● **AIM OF THE TASK**
In the material below, find how many lines contain the string "part". Write only that number.

● **GIVEN INFORMATION**
- - - - -

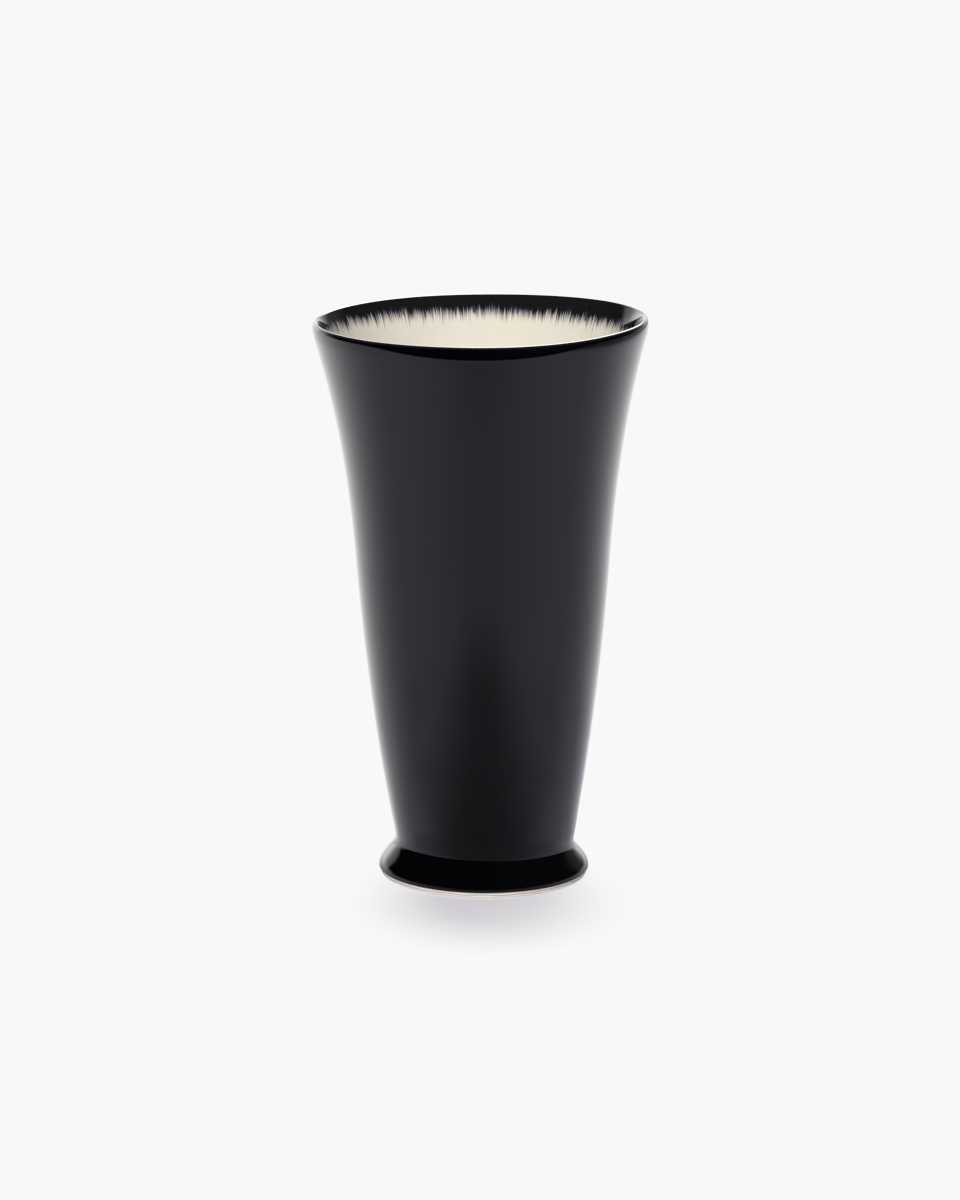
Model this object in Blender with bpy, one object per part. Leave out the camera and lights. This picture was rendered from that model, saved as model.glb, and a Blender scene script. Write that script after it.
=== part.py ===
"""A tall porcelain beaker on a flared foot, glazed black outside and cream inside.

All lengths are in metres, +Z is up, and the beaker stands on the plane z = 0
with its axis on the Z axis. Two porcelain pieces carry everything: the bowl,
and the foot ring that is luted under it. Four glaze coats lie on them: black
outside, cream inside, a brushed black band over the lip, and black in the
recess of the foot. The porcelain shows only where the foot stands.
"""
import math
import random

import bmesh
import bpy
from mathutils import Vector

# Overall size
HEIGHT = 0.149
RIM_RADIUS = 0.0440

# Lip: how thick it is, how high its rounded crest is, and the soft roll below it
LIP_THICKNESS = 0.0028
CREST_HEIGHT = 0.0017
LIP_ROLL_RADIUS = 0.0085

# Wall: radius and outward slope at the neck, at the belly line and below the lip
NECK_HEIGHT = 0.0097
NECK_RADIUS = 0.0237
NECK_SLOPE = 0.184
BELLY_HEIGHT = 0.0860
BELLY_RADIUS = 0.0336
BELLY_SLOPE = 0.074
FLARE_SLOPE = 0.29
BASE_WALL = 0.0042

# Inside of the bowl: glazed floor over the neck, and the rounding between floor and wall
FLOOR_THICKNESS = 0.0048
FLOOR_CORNER = 0.0070

# Foot: the ring it stands on, its bare toe, its top under the bowl and its recess
FOOT_RADIUS = 0.0282
STAND_WIDTH = 0.0038
TOE_STEP = 0.0003
TOE_ROUND = 0.0004
FOOT_TOP_WIDTH = 0.0035
RECESS_CORNER = 0.0015

# Glaze: thickness of a coat, where coats end, and the rounded end over the bare toe
GLAZE = 0.0004
GLAZE_LINE = 0.0013
GLAZE_EDGE_HEIGHT = 0.0007
GLAZE_EDGE_SHARE = 0.75
RECESS_GLAZE_LINE = 0.0012
BAND_OUTER_DEPTH = 0.0012

# Brushed band: how far its even part runs below the lip roll inside, and the reach and
# count of its tufts; tips and notches reach chance shares of the tuft length
BAND_DROP = 0.0007
TUFT_LENGTH = 0.0034
TUFT_COUNT = 48
TUFT_SEED = 7
TIP_SHARES = (0.45, 1.0)
NOTCH_SHARES = (0.0, 0.2)

# Clearance between pieces that touch, wider where slanted tufts meet their notches
SEAM = 0.0003
TUFT_SEAM = 0.0006

# Facets round the axis: one for each tuft, so that the brushed edge lies on them
AROUND = TUFT_COUNT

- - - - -

● **TASK ANSWER**
3